The Gray Lady explains how the filmmakers for the sequel to Walt's last big live-action epic approached the new animated sequences:
... [I]t felt right to begin planning the [animated] sequence using actual drawings rather than computer images. “We pulled together a storyboard — pinning sheets of paper onto corkboards, the old Disney way,” Capobianco said. “We met in the bungalow and pitched the boards using an umbrella as a pointer. Rob would say, ‘I love that idea, but we need a little more time.’ Marc would get on the piano and rewrite the music; we’d redraw stuff and re-pin it." ...
[T]he animators knew that the [original "Poppins'"] cartoon sequences had largely been drawn by Milt Kahl, Ollie Johnston and Frank Thomas, three of Disney’s “Nine Old Men,” whose work remains the gold standard of animation, even in the age of CGI.
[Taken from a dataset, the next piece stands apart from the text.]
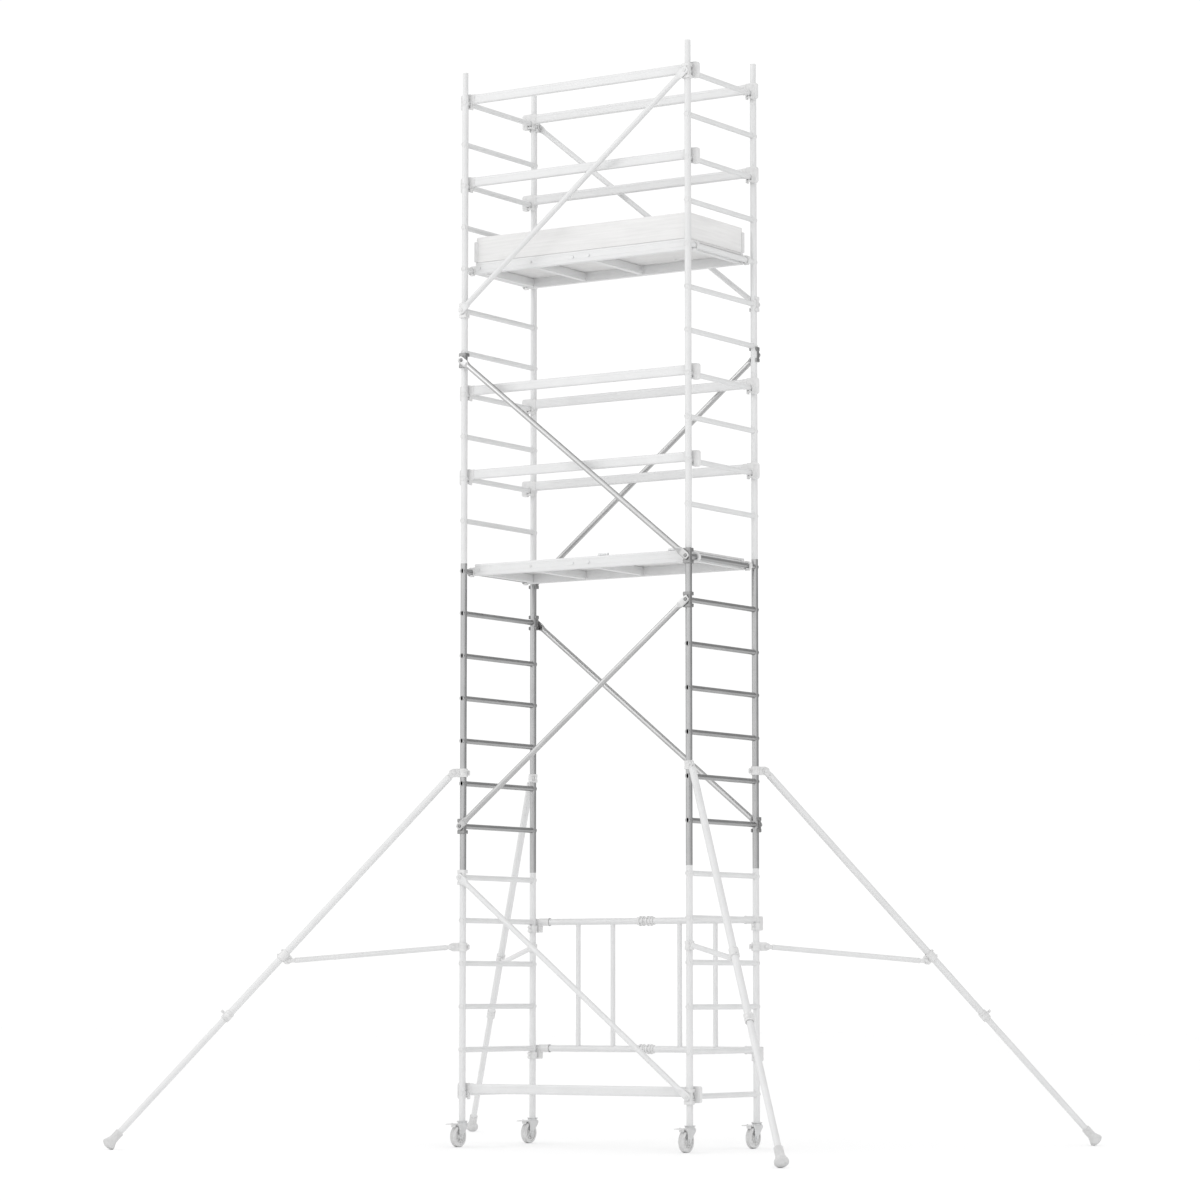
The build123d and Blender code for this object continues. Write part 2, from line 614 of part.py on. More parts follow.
TYRE_SEAT = 0.1
RACE_R = 28.0
RACE_TOP = 144.7
COLLAR_LOW = 145.0
COLLAR_R = 32.0
KINGPIN_R = 8.0
KINGPIN_BORE_R = 8.06
KINGPIN_HEAD_R = 12.0
KINGPIN_LOW = 121.0
KINGPIN_HEAD_TOP = 127.7
STEM_TOP = 275.0
PEDAL_HINGE = (-68.0, 131.0)    # from the swivel axis, and above the floor
PEDAL_TIP = -155.0
PEDAL_TIP_R = 12.0
PEDAL_HALF = LEG_INNER - 0.5
PEDAL_THICK = 5.0
PEDAL_LUG_R = 9.0
PEDAL_BARREL_R = 7.0
PEDAL_PIN_R = 3.5
PEDAL_PIN_BORE_R = 3.56
PEDAL_PIN_PAST = 2.0
SHOE_FRONT = -92.0
SHOE_REAR = -84.0
SHOE_HALF = 14.0
SHOE_LOW = 114.0
SHOE_HIGH = 133.0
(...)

“I’ve spent my entire career being intimidated by their work, so that’s nothing new,” Baxter said with a laugh. “It was great to have that high bar: It’s the motivator to do the best you possibly can, even though you know you’ll never get over that bar. If it’s not there, there’s not as much motivation to reach for the stars.”
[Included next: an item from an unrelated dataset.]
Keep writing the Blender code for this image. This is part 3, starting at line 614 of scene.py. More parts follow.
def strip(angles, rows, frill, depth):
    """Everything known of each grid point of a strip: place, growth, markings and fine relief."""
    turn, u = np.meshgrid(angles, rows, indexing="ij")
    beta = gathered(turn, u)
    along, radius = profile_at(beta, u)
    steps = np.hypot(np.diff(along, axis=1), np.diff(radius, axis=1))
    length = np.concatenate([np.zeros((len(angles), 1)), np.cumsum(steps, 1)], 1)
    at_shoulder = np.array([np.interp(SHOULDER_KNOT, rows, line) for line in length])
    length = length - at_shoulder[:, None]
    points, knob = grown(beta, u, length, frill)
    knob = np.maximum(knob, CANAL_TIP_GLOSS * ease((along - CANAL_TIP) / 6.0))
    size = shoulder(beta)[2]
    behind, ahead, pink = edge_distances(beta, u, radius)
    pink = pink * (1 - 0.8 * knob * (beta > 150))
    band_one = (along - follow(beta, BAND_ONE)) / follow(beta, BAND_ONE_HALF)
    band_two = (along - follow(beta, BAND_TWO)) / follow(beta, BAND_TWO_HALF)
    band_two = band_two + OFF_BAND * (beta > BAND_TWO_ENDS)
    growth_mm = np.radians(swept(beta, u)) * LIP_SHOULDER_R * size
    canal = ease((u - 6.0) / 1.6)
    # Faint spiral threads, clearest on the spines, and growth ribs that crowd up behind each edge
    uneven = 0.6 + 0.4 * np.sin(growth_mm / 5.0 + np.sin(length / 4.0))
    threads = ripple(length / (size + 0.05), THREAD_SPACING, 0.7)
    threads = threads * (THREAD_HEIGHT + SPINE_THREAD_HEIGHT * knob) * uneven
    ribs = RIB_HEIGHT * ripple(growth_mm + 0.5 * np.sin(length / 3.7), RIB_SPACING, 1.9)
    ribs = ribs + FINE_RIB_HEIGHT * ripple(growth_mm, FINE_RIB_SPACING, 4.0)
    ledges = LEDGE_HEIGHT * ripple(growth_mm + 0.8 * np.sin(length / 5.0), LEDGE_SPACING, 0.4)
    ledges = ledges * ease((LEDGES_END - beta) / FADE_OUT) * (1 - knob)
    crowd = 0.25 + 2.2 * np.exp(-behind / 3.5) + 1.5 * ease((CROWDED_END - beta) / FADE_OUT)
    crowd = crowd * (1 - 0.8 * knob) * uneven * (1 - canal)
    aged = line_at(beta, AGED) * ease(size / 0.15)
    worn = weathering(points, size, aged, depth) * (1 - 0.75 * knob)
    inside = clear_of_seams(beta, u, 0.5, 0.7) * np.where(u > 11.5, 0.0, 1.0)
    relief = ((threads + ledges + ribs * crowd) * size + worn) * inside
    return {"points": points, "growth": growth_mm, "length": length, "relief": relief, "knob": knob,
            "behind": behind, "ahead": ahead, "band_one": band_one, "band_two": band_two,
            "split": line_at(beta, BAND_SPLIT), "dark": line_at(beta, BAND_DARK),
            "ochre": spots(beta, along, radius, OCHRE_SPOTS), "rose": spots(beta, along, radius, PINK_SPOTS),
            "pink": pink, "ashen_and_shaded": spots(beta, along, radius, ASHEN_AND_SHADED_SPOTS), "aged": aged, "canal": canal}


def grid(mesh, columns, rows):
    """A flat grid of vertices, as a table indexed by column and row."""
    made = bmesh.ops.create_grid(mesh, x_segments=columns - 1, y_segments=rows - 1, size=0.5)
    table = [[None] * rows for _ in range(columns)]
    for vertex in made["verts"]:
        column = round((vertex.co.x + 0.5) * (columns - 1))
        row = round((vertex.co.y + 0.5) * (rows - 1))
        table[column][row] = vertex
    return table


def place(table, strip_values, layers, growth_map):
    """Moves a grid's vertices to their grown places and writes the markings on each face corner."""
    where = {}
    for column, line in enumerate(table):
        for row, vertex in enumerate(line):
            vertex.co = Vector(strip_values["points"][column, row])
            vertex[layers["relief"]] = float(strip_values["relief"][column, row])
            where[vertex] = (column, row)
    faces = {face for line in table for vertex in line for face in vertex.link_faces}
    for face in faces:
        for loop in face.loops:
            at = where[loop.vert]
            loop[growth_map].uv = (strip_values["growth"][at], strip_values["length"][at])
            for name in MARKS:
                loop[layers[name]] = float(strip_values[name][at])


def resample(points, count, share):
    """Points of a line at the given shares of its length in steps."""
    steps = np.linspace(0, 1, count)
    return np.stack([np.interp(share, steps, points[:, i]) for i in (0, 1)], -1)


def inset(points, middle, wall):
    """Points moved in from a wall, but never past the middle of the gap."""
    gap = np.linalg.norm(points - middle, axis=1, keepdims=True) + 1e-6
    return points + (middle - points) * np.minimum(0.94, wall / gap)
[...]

"Redraw stuff and re-pin it...". What a concept. Woolie Reitherman used to do this endlessly with story crews he directed on multiple animated features in the 1960s an 1970s. Today, of course it's all digital storyboards and lots more posing. As a wise old board artist told me some time ago ...
"Bill Peet's storyboards wouldn't work today. Directors and producers want more drawings, less held drawings on the screen. Animatics have changed the way we work."
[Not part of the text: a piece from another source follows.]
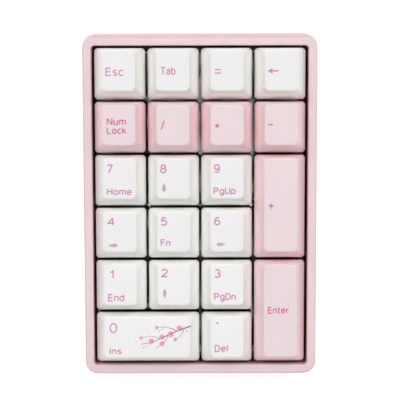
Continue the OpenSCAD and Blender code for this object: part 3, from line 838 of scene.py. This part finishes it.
def level_z(y, z):
    """Height in the row's frame of the plane z of the plate's frame, above the row's y."""
    return origin[2] + (y - origin[1]) * TAN + z / COS


bevel_start = (CASE_D / 2 - origin[1] + RIM_H * SIN) / COS - BEVEL_W
bevel_y, bevel_z = world(0, bevel_start, RIM_H)[1:]
BEVEL_FALL = math.tan(math.radians(BEVEL_DEG) - TILT)


def rim(x, y):
    """Height of the case's top, with the rear bevel blended into the rim."""
    flat, slope = level_z(y, RIM_H), bevel_z - (y - bevel_y) * BEVEL_FALL
    return (flat + slope) / 2 - math.hypot((flat - slope) / 2, 0.22)


def case_ring(s, inset, height):
    """A ring inside the case's outer outline; height is a function of x and y."""
    corners = (FRONT_R - inset, REAR_R - inset)
    return s.ring(outline(CASE_W - 2 * inset, CASE_D - 2 * inset, corners, s.counts), height)


def plate_ring(s, half, r, z):
    """A ring with round corners in the plane z of the plate's frame."""
    points = outline(2 * half[0], 2 * half[1], (r, r), s.counts)
    return s.ring3([world(x, y, z) for x, y in points])


def between(s, a, b, k, height):
    """A ring part of the way from ring a to ring b."""
    p = np.array([s.verts[i][:2] for i in a]) * (1 - k) + np.array([s.verts[i][:2] for i in b]) * k
    return s.ring(p, height)


def seam(lift):
    """Height of the seam, moved by lift, as a function of x and y."""
    return lambda x, y: level_z(y, SEAM + lift)


seam_up, seam_at, seam_down = seam(GROOVE), seam(0), seam(-GROOVE)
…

Animatics (digital storyboards) have changed the way production unspools. Drawings are made on computer screens, not paper. Few sit in story meetings surrounded by cork boards covered with drawings (although it occasionally happens). Does the "new, faster" story technologies improve the quality of the work? Look at the older pictures made in the old-fashioned way (Pinocchio, Peter Pan, 101 Dalmations, Mary Poppins) and judge for yourself.